What the exercise asks ▸ Repeat the material exactly, leaving nothing out.

|---|

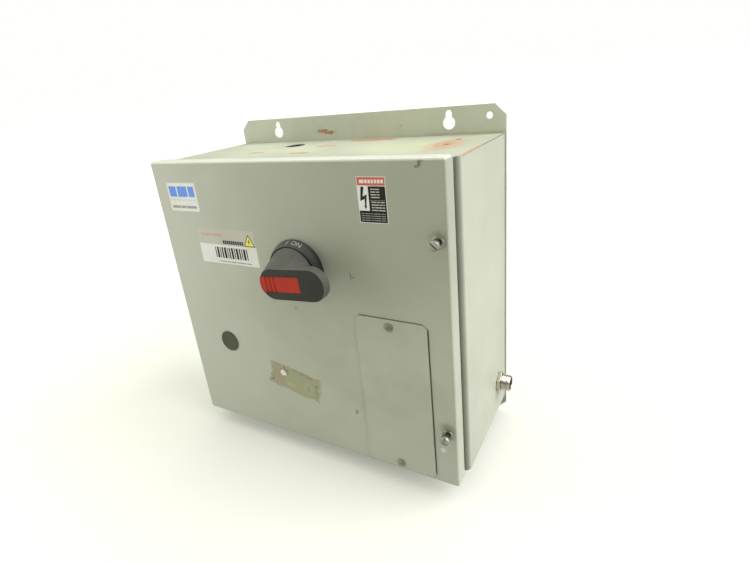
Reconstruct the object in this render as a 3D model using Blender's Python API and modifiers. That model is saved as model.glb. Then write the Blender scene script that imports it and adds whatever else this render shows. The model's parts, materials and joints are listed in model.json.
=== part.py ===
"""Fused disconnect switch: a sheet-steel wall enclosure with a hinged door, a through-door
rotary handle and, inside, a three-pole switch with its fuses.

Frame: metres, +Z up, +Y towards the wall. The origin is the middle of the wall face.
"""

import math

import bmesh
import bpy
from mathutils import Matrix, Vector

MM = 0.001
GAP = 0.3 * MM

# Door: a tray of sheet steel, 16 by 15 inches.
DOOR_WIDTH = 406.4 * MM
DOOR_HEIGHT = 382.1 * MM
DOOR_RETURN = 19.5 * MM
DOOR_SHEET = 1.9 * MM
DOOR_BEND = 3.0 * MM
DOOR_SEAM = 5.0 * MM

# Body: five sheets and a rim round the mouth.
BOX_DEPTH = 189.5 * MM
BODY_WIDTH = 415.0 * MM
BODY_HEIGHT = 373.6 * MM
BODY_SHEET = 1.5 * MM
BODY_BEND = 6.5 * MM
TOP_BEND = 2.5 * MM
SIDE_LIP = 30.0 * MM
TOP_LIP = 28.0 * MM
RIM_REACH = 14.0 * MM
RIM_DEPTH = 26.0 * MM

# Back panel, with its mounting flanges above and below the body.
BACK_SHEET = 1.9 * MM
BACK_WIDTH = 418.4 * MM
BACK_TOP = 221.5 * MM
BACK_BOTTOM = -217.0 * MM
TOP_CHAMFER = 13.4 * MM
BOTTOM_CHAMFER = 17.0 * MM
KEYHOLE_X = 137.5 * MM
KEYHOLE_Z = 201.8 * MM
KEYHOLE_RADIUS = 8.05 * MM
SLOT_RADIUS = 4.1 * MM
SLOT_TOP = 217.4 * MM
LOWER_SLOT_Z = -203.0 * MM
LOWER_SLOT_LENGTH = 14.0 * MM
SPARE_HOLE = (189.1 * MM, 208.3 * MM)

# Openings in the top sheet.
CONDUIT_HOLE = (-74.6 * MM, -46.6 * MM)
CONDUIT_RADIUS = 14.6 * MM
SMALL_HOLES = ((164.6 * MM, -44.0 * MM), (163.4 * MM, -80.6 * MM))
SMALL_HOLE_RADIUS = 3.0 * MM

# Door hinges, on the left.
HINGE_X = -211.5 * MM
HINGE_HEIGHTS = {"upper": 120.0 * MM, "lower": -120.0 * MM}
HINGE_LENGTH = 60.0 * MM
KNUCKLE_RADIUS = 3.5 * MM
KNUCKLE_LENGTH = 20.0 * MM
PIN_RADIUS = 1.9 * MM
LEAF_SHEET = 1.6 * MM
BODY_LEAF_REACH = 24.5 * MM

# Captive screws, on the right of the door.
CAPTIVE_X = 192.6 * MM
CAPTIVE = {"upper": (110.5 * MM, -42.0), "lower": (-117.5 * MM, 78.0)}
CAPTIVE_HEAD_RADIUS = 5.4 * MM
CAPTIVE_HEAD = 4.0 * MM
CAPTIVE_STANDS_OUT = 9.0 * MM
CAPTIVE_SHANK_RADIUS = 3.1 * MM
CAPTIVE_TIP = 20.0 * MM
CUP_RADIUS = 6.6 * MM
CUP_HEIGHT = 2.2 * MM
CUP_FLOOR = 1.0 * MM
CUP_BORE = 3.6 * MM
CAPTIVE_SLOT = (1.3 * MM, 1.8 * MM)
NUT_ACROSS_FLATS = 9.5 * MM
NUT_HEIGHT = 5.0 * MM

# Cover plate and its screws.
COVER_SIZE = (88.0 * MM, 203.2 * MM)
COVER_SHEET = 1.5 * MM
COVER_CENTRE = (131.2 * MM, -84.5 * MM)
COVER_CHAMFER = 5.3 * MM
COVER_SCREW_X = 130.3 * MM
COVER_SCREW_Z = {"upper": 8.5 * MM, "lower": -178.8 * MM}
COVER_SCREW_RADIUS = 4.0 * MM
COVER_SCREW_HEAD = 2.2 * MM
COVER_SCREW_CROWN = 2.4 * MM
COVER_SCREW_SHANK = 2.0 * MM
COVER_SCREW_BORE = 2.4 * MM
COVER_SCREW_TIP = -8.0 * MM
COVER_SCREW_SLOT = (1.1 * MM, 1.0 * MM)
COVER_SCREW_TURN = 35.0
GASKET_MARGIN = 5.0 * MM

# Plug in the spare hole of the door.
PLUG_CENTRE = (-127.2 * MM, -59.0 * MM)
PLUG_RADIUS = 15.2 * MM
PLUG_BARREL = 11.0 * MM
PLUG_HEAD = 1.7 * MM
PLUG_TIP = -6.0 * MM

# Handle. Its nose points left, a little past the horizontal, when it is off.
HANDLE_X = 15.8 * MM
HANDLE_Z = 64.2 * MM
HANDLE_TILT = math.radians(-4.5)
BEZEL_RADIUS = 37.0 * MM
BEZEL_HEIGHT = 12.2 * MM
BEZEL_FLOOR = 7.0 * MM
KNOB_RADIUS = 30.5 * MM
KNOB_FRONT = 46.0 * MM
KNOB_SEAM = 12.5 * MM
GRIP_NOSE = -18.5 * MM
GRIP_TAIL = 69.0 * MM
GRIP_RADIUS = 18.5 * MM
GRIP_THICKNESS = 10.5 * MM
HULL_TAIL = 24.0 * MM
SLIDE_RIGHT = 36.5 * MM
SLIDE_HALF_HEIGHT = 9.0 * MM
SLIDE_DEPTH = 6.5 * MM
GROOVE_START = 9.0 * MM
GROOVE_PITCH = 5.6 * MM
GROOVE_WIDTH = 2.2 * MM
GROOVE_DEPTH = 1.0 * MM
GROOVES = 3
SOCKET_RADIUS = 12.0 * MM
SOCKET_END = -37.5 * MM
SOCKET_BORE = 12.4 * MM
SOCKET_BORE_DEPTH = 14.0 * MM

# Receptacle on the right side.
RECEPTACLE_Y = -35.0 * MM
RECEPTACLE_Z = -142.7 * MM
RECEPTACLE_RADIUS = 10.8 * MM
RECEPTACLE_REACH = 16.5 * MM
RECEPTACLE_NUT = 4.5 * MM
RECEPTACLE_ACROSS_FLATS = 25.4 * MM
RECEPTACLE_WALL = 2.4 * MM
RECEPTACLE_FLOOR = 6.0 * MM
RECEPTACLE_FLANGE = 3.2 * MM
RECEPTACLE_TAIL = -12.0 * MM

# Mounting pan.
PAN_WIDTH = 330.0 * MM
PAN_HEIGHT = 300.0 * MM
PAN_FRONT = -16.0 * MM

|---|

Task result ▸
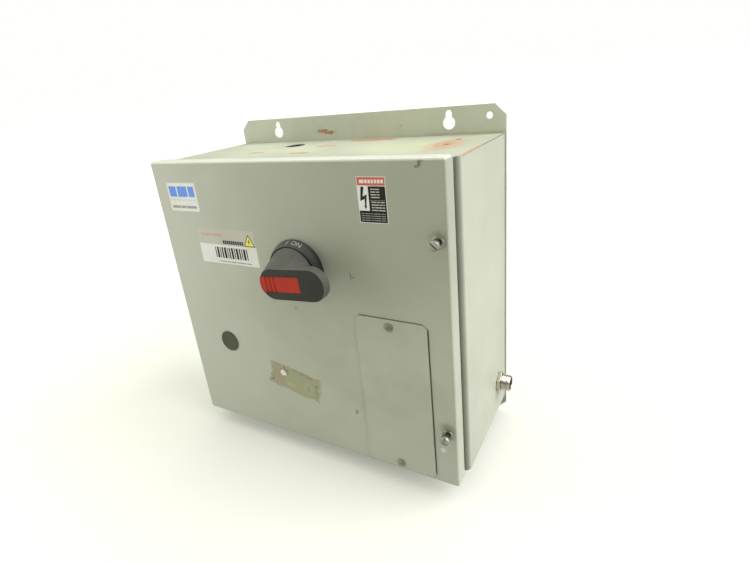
Reconstruct the object in this render as a 3D model using Blender's Python API and modifiers. That model is saved as model.glb. Then write the Blender scene script that imports it and adds whatever else this render shows. The model's parts, materials and joints are listed in model.json.
=== part.py ===
"""Fused disconnect switch: a sheet-steel wall enclosure with a hinged door, a through-door
rotary handle and, inside, a three-pole switch with its fuses.

Frame: metres, +Z up, +Y towards the wall. The origin is the middle of the wall face.
"""

import math

import bmesh
import bpy
from mathutils import Matrix, Vector

MM = 0.001
GAP = 0.3 * MM

# Door: a tray of sheet steel, 16 by 15 inches.
DOOR_WIDTH = 406.4 * MM
DOOR_HEIGHT = 382.1 * MM
DOOR_RETURN = 19.5 * MM
DOOR_SHEET = 1.9 * MM
DOOR_BEND = 3.0 * MM
DOOR_SEAM = 5.0 * MM

# Body: five sheets and a rim round the mouth.
BOX_DEPTH = 189.5 * MM
BODY_WIDTH = 415.0 * MM
BODY_HEIGHT = 373.6 * MM
BODY_SHEET = 1.5 * MM
BODY_BEND = 6.5 * MM
TOP_BEND = 2.5 * MM
SIDE_LIP = 30.0 * MM
TOP_LIP = 28.0 * MM
RIM_REACH = 14.0 * MM
RIM_DEPTH = 26.0 * MM

# Back panel, with its mounting flanges above and below the body.
BACK_SHEET = 1.9 * MM
BACK_WIDTH = 418.4 * MM
BACK_TOP = 221.5 * MM
BACK_BOTTOM = -217.0 * MM
TOP_CHAMFER = 13.4 * MM
BOTTOM_CHAMFER = 17.0 * MM
KEYHOLE_X = 137.5 * MM
KEYHOLE_Z = 201.8 * MM
KEYHOLE_RADIUS = 8.05 * MM
SLOT_RADIUS = 4.1 * MM
SLOT_TOP = 217.4 * MM
LOWER_SLOT_Z = -203.0 * MM
LOWER_SLOT_LENGTH = 14.0 * MM
SPARE_HOLE = (189.1 * MM, 208.3 * MM)

# Openings in the top sheet.
CONDUIT_HOLE = (-74.6 * MM, -46.6 * MM)
CONDUIT_RADIUS = 14.6 * MM
SMALL_HOLES = ((164.6 * MM, -44.0 * MM), (163.4 * MM, -80.6 * MM))
SMALL_HOLE_RADIUS = 3.0 * MM

# Door hinges, on the left.
HINGE_X = -211.5 * MM
HINGE_HEIGHTS = {"upper": 120.0 * MM, "lower": -120.0 * MM}
HINGE_LENGTH = 60.0 * MM
KNUCKLE_RADIUS = 3.5 * MM
KNUCKLE_LENGTH = 20.0 * MM
PIN_RADIUS = 1.9 * MM
LEAF_SHEET = 1.6 * MM
BODY_LEAF_REACH = 24.5 * MM

# Captive screws, on the right of the door.
CAPTIVE_X = 192.6 * MM
CAPTIVE = {"upper": (110.5 * MM, -42.0), "lower": (-117.5 * MM, 78.0)}
CAPTIVE_HEAD_RADIUS = 5.4 * MM
CAPTIVE_HEAD = 4.0 * MM
CAPTIVE_STANDS_OUT = 9.0 * MM
CAPTIVE_SHANK_RADIUS = 3.1 * MM
CAPTIVE_TIP = 20.0 * MM
CUP_RADIUS = 6.6 * MM
CUP_HEIGHT = 2.2 * MM
CUP_FLOOR = 1.0 * MM
CUP_BORE = 3.6 * MM
CAPTIVE_SLOT = (1.3 * MM, 1.8 * MM)
NUT_ACROSS_FLATS = 9.5 * MM
NUT_HEIGHT = 5.0 * MM

# Cover plate and its screws.
COVER_SIZE = (88.0 * MM, 203.2 * MM)
COVER_SHEET = 1.5 * MM
COVER_CENTRE = (131.2 * MM, -84.5 * MM)
COVER_CHAMFER = 5.3 * MM
COVER_SCREW_X = 130.3 * MM
COVER_SCREW_Z = {"upper": 8.5 * MM, "lower": -178.8 * MM}
COVER_SCREW_RADIUS = 4.0 * MM
COVER_SCREW_HEAD = 2.2 * MM
COVER_SCREW_CROWN = 2.4 * MM
COVER_SCREW_SHANK = 2.0 * MM
COVER_SCREW_BORE = 2.4 * MM
COVER_SCREW_TIP = -8.0 * MM
COVER_SCREW_SLOT = (1.1 * MM, 1.0 * MM)
COVER_SCREW_TURN = 35.0
GASKET_MARGIN = 5.0 * MM

# Plug in the spare hole of the door.
PLUG_CENTRE = (-127.2 * MM, -59.0 * MM)
PLUG_RADIUS = 15.2 * MM
PLUG_BARREL = 11.0 * MM
PLUG_HEAD = 1.7 * MM
PLUG_TIP = -6.0 * MM

# Handle. Its nose points left, a little past the horizontal, when it is off.
HANDLE_X = 15.8 * MM
HANDLE_Z = 64.2 * MM
HANDLE_TILT = math.radians(-4.5)
BEZEL_RADIUS = 37.0 * MM
BEZEL_HEIGHT = 12.2 * MM
BEZEL_FLOOR = 7.0 * MM
KNOB_RADIUS = 30.5 * MM
KNOB_FRONT = 46.0 * MM
KNOB_SEAM = 12.5 * MM
GRIP_NOSE = -18.5 * MM
GRIP_TAIL = 69.0 * MM
GRIP_RADIUS = 18.5 * MM
GRIP_THICKNESS = 10.5 * MM
HULL_TAIL = 24.0 * MM
SLIDE_RIGHT = 36.5 * MM
SLIDE_HALF_HEIGHT = 9.0 * MM
SLIDE_DEPTH = 6.5 * MM
GROOVE_START = 9.0 * MM
GROOVE_PITCH = 5.6 * MM
GROOVE_WIDTH = 2.2 * MM
GROOVE_DEPTH = 1.0 * MM
GROOVES = 3
SOCKET_RADIUS = 12.0 * MM
SOCKET_END = -37.5 * MM
SOCKET_BORE = 12.4 * MM
SOCKET_BORE_DEPTH = 14.0 * MM

# Receptacle on the right side.
RECEPTACLE_Y = -35.0 * MM
RECEPTACLE_Z = -142.7 * MM
RECEPTACLE_RADIUS = 10.8 * MM
RECEPTACLE_REACH = 16.5 * MM
RECEPTACLE_NUT = 4.5 * MM
RECEPTACLE_ACROSS_FLATS = 25.4 * MM
RECEPTACLE_WALL = 2.4 * MM
RECEPTACLE_FLOOR = 6.0 * MM
RECEPTACLE_FLANGE = 3.2 * MM
RECEPTACLE_TAIL = -12.0 * MM

# Mounting pan.
PAN_WIDTH = 330.0 * MM
PAN_HEIGHT = 300.0 * MM
PAN_FRONT = -16.0 * MM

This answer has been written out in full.